● Given task: Return the lines exactly as they stand, from the first of the material through the line containing "flare_r = 16.6; // [8:0.1:20]".

--- --- ---

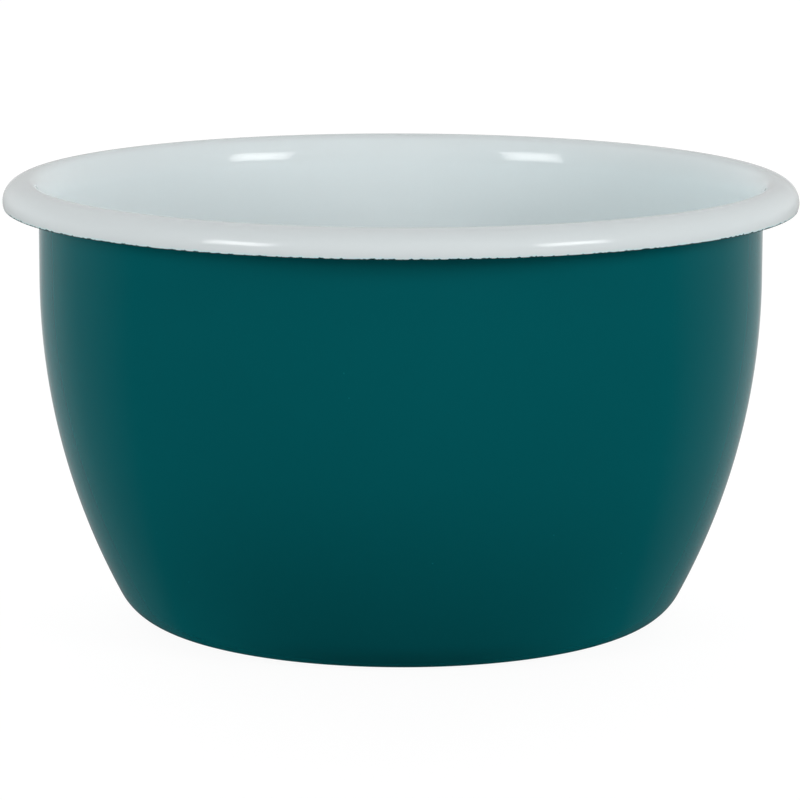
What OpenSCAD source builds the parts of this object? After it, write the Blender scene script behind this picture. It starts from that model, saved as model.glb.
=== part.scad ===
// Enamel basin bowl: a deep pressed steel bowl with a wide rolled rim, enamelled white inside and teal
// outside. Standing upright on its foot ring: +Z is up and the origin is under the middle of the foot.
//
// The bowl's cross-section is one smooth line of straight runs and arcs, drawn along the teal surface
// from the middle of the base to the lip of the rim. The pressed sheet and every coat of enamel are
// bands at their own depth behind that line, so they lie face to face everywhere.

/* [Rim] */
// Diameter over the rolled rim
rim_d = 240; // [170:1:340]
// How far the rim stands out beyond the wall
rim_overhang = 10.8; // [9.8:0.1:14]
// Outer radius of the flat-topped part of the roll, next to the crest
roll_top_r = 7.8; // [6:0.1:9]
// Outer radius of the nose of the roll
roll_nose_r = 6; // [4:0.1:7.2]
// Radius of the lower flare, where the inside wall starts to turn outwards
flare_r = 16.6; // [8:0.1:20]

/* [Bowl] */
// Height from the standing surface to the crest of the rim
bowl_h = 134.5; // [112:0.5:220]
// Height at which the curved wall becomes upright
upright_h = 104.4; // [70:0.1:112]
// Radius of the corner between the foot and the wall
corner_r = 17; // [10:0.1:26]

/* [Foot] */
// Outer diameter of the flat ring that the bowl stands on
foot_d = 141.5; // [110:0.5:165]
// Width of the flat standing ring
foot_ring_w = 4; // [2:0.1:10]
// How far the middle of the base is pressed up, clear of the table
base_lift = 1.6; // [0.6:0.1:3]
// Radius of both bends between the standing ring and the lifted middle
base_bend_r = 4; // [3:0.1:8]

/* [Sheet and enamel] */
// Thickness of the pressed steel sheet
steel_t = 0.7; // [0.5:0.05:1]
// Thickness of the dark ground coat on each side of the sheet
ground_t = 0.18; // [0.12:0.01:0.25]
// Thickness of the white cover coat inside
white_t = 0.22; // [0.15:0.01:0.35]
// Thickness of the teal cover coat outside
teal_t = 0.22; // [0.15:0.01:0.35]
// How far the bead of ground coat stands past the sheet's raw edge
bead_len = 0.35; // [0.2:0.01:0.7]

/* [Hidden] */
$fn = 144;

// Largest distance between a true arc and the short straight runs that stand for it
arc_sag = 0.04;

// Angles along the section, in degrees
// Turn of the lower flare, from upright
flare_turn = 29;
// Turn of the flat-topped part of the roll, from the crest
roll_top_turn = 35;
// Turn of the nose below its widest point, down to the end of the sheet
lip_turn = 15.5;

// Least upright wall between the curved wall and the flare
least_upright = 1;
// Most of the step from the foot out to the wall that the corner between them takes
corner_most_share = 0.9;

// Depth of each face behind the teal surface
depth_teal = teal_t;
depth_steel_out = depth_teal + ground_t;
depth_steel_in = depth_steel_out + steel_t;
depth_white = depth_steel_in + ground_t;
total_t = depth_white + white_t;

// Radii along the teal surface. On the rim the centres lie on the teal side, so the teal side is tighter.
wall_r = rim_d / 2 - rim_overhang;
foot_r = foot_d / 2;
roll_top_in_r = roll_top_r - total_t;
roll_nose_in_r = roll_nose_r - total_t;

// From the crest of the rim out to its widest point, on the white surface
roll_out = roll_top_r * sin(roll_top_turn) + roll_nose_r * (1 - sin(roll_top_turn));
// Radius of the crest from the bowl's axis
crest_at_r = rim_d / 2 - roll_out;

// Two arcs lead from the upright wall out to the crest: the lower flare and, above it, the upper flare.
// On the white surface they share this width and at most this height
flare_w = crest_at_r - (wall_r - total_t);
flare_room = bowl_h - upright_h - least_upright;
// Height that the upper flare takes for each mm of its own width
upper_flare_rise = (1 - sin(flare_turn)) / cos(flare_turn);
// Height that each mm of the lower flare's radius adds, less what it saves above
lower_flare_rise = sin(flare_turn) - (1 - cos(flare_turn)) * upper_flare_rise;
// The lower flare is a fillet: over a bowl with little room for it, it is as large as fits
lower_flare_r = min(flare_r, (flare_room - flare_w * upper_flare_rise) / lower_flare_rise);
lower_flare_in_r = lower_flare_r - total_t;
// The upper flare closes the width that is left
upper_flare_r = (flare_w - lower_flare_r * (1 - cos(flare_turn))) / cos(flare_turn);
upper_flare_in_r = upper_flare_r - total_t;
// Height at which the upright wall ends and the flare starts
flare_h = bowl_h - lower_flare_r * sin(flare_turn) - upper_flare_r * (1 - sin(flare_turn));

// The wall is one arc that touches the corner arc below it and the upright wall above it
wall_step = wall_r - foot_r;
// The corner is a fillet too: over a foot nearly as wide as the wall, it is as large as fits
foot_corner_r = min(corner_r, corner_most_share * wall_step);
wall_rise = upright_h - foot_corner_r;
wall_arc_r = (wall_step * wall_step + wall_rise * wall_rise - foot_corner_r * foot_corner_r)
    / (2 * (wall_step - foot_corner_r));
wall_arc_at = [wall_r - wall_arc_r, upright_h];
// Angle at which the corner hands over to the wall, below the level of its centre
corner_end = -atan2(wall_rise, foot_r - wall_arc_at[0]);

// The lifted base: two equal bends, one down and one back to level
bend_turn = acos(1 - base_lift / (2 * base_bend_r));
bend_run = 2 * base_bend_r * sin(bend_turn);
ring_in_r = foot_r - foot_ring_w;
panel_r = ring_in_r - bend_run;

// Centres of the bends and of the rim's arcs, as [radius from the axis, height]
bend_down_at = [panel_r, base_lift - base_bend_r];
bend_up_at = [ring_in_r, base_bend_r];
corner_at = [foot_r, foot_corner_r];
lower_flare_at = [wall_r + lower_flare_in_r, flare_h];
upper_flare_at = [crest_at_r, bowl_h - upper_flare_r];
roll_top_at = [crest_at_r, bowl_h - roll_top_r];
roll_nose_at = roll_top_at + (roll_top_r - roll_nose_r) * [sin(roll_top_turn), cos(roll_top_turn)];

// Number of straight runs for an arc, the same for every band that follows it
function arc_runs(r, turn) = max(2, ceil(abs(turn) / (2 * acos(1 - arc_sag / (r + total_t)))));

// Points of one arc as [position, direction into the sheet]. side is 1 where the sheet lies on the
// arc's centre side and -1 where it lies outside the arc. first is 1 where the arc before it already
// ends on this arc's first point.
function arc_line(at, r, from, to, side, first) =
    let (runs = arc_runs(r, to - from))
    [for (i = [first:runs])
        let (a = from + (to - from) * i / runs, out = [cos(a), sin(a)])
        [at + r * out, -side * out]];

// The whole section line, from the middle of the base to the end of the sheet
section_line = concat(
    [[[0, base_lift], [0, 1]]],
    arc_line(bend_down_at, base_bend_r, 90, 90 - bend_turn, -1, 0),
    arc_line(bend_up_at, base_bend_r, -90 - bend_turn, -90, 1, 1),
    arc_line(corner_at, foot_corner_r, -90, corner_end, 1, 0),
    arc_line(wall_arc_at, wall_arc_r, corner_end, 0, 1, 1),
    arc_line(lower_flare_at, lower_flare_in_r, 180, 180 - flare_turn, -1, 0),
    arc_line(upper_flare_at, upper_flare_in_r, 180 - flare_turn, 90, -1, 1),
    arc_line(roll_top_at, roll_top_in_r, 90, 90 - roll_top_turn, -1, 1),
    arc_line(roll_nose_at, roll_nose_in_r, 90 - roll_top_turn, -lip_turn, -1, 1)
);

// The line moved into the sheet by a depth
function face_line(depth) = [for (p = section_line) p[0] + depth * p[1]];
function backwards(list) = [for (i = [len(list) - 1:-1:0]) list[i]];

// Outline of the band between two depths
function band(shallow, deep) = concat(face_line(shallow), backwards(face_line(deep)));

// The bead at the end of the sheet, across its whole thickness, with rounded corners
lip_end = section_line[len(section_line) - 1];
lip_across = lip_end[1];
lip_onward = [lip_across[1], -lip_across[0]];
bead_runs = arc_runs(bead_len, 90);
bead_turns = [for (i = [0:bead_runs]) 90 * i / bead_runs];
function bead_point(across, turn) =
    lip_end[0] + across * lip_across + bead_len * sin(turn) * lip_onward;
bead_line = concat(
    [for (a = bead_turns) bead_point(bead_len * (1 - cos(a)), a)],
    [for (a = backwards(bead_turns)) bead_point(total_t - bead_len * (1 - cos(a)), a)]
);

// The pressing: drawn bowl, lifted base and rolled rim in one sheet of steel
module steel_shell() {
    color("slategray")
        rotate_extrude()
            polygon(band(depth_steel_out, depth_steel_in));
}

// Dark ground coat on the inside of the bowl and over the top of the rim
module inside_ground_coat() {
    color("midnightblue")
        rotate_extrude()
            polygon(band(depth_steel_in, depth_white));
}

// Dark ground coat on the outside, with the bead that seals the sheet's raw edge
module outside_ground_coat() {
    color("midnightblue")
        rotate_extrude()
            polygon(concat(face_line(depth_teal), bead_line, backwards(face_line(depth_steel_out))));
}

// White cover coat inside the bowl and over the whole rim
module white_cover_coat() {
    color("gainsboro")
        rotate_extrude()
            polygon(band(depth_white, total_t));
}

// Teal cover coat under the rim, down the wall and over the foot
module teal_cover_coat() {
    color("darkslategray")
        rotate_extrude()
            polygon(band(0, depth_teal));
}

steel_shell();
inside_ground_coat();
outside_ground_coat();
white_cover_coat();
teal_cover_coat();
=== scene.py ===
"""Enamel basin bowl: white inside and over its rolled rim, teal outside, on a plain pale floor.

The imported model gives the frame. Its three enamel coats that show are drawn again here as smooth lathed
shells on the same section line, and get enamel finishes. All lengths are in metres.
"""

import math

import bpy
import numpy as np
from mathutils import Matrix, Vector


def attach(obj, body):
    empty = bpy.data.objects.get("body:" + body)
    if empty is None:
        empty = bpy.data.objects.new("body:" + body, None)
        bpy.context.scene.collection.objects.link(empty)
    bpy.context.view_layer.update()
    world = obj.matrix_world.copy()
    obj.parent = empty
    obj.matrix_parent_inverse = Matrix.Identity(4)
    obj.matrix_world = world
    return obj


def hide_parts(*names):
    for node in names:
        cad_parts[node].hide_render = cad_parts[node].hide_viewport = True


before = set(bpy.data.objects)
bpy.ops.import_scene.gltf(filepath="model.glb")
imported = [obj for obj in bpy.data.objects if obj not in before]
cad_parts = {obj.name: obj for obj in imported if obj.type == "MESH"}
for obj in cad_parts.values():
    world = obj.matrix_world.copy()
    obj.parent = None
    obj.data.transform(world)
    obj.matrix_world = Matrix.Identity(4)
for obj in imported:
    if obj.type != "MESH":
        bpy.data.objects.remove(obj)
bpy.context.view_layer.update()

MM = 0.001

# Sizes of the bowl, as in its solid model
RIM_D = 240 * MM
RIM_OVERHANG = 10.8 * MM
ROLL_TOP_R = 7.8 * MM
ROLL_NOSE_R = 6 * MM
FLARE_R = 16.6 * MM
BOWL_H = 134.5 * MM
UPRIGHT_H = 104.4 * MM
CORNER_R = 17 * MM
FOOT_D = 141.5 * MM
FOOT_RING_W = 4 * MM
BASE_LIFT = 1.6 * MM
BASE_BEND_R = 4 * MM
STEEL_T = 0.7 * MM
GROUND_T = 0.18 * MM
WHITE_T = 0.22 * MM
TEAL_T = 0.22 * MM
BEAD_LEN = 0.35 * MM
FLARE_TURN = math.radians(29)
ROLL_TOP_TURN = math.radians(35)
LIP_TURN = math.radians(15.5)

# Depths of the faces behind the teal surface
DEPTH_STEEL_OUT = TEAL_T + GROUND_T
DEPTH_WHITE = DEPTH_STEEL_OUT + STEEL_T + GROUND_T
TOTAL_T = DEPTH_WHITE + WHITE_T

# How finely the shells are drawn
ROUND_STEPS = 384
ARC_SAG = 0.005 * MM
LEAST_ARC_RUNS = 4
BEAD_RUNS = 8
# Share of the true radius, which keeps the finely drawn shells inside the solid model's box
DRAWN_WIDTH = 0.9998
# Corners that turn by more than this are shaded as edges
SHARP_TURN = math.radians(40)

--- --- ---

● Response for this exercise:
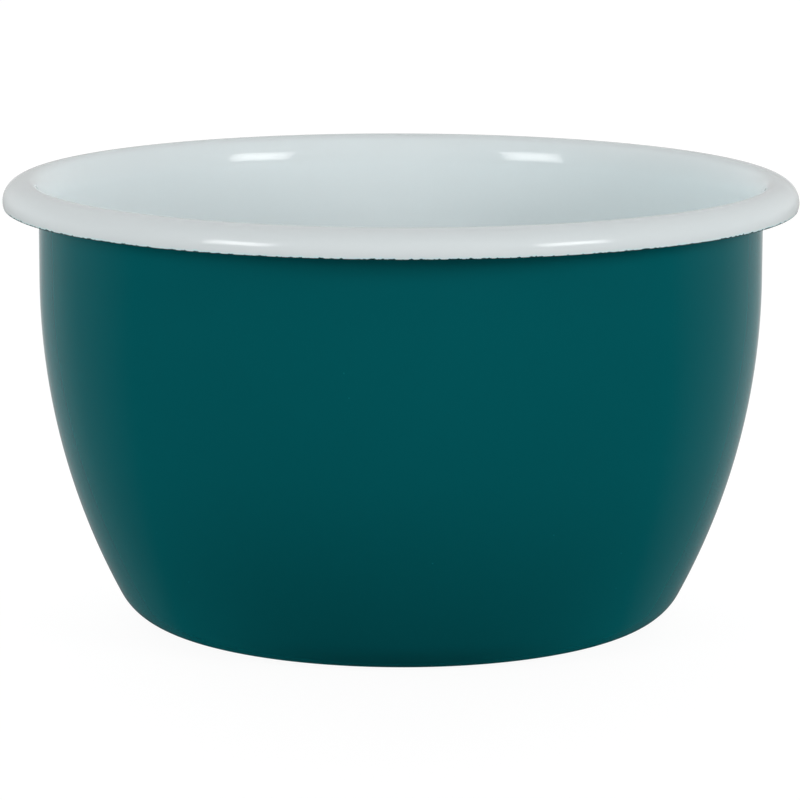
What OpenSCAD source builds the parts of this object? After it, write the Blender scene script behind this picture. It starts from that model, saved as model.glb.
=== part.scad ===
// Enamel basin bowl: a deep pressed steel bowl with a wide rolled rim, enamelled white inside and teal
// outside. Standing upright on its foot ring: +Z is up and the origin is under the middle of the foot.
//
// The bowl's cross-section is one smooth line of straight runs and arcs, drawn along the teal surface
// from the middle of the base to the lip of the rim. The pressed sheet and every coat of enamel are
// bands at their own depth behind that line, so they lie face to face everywhere.

/* [Rim] */
// Diameter over the rolled rim
rim_d = 240; // [170:1:340]
// How far the rim stands out beyond the wall
rim_overhang = 10.8; // [9.8:0.1:14]
// Outer radius of the flat-topped part of the roll, next to the crest
roll_top_r = 7.8; // [6:0.1:9]
// Outer radius of the nose of the roll
roll_nose_r = 6; // [4:0.1:7.2]
// Radius of the lower flare, where the inside wall starts to turn outwards
flare_r = 16.6; // [8:0.1:20]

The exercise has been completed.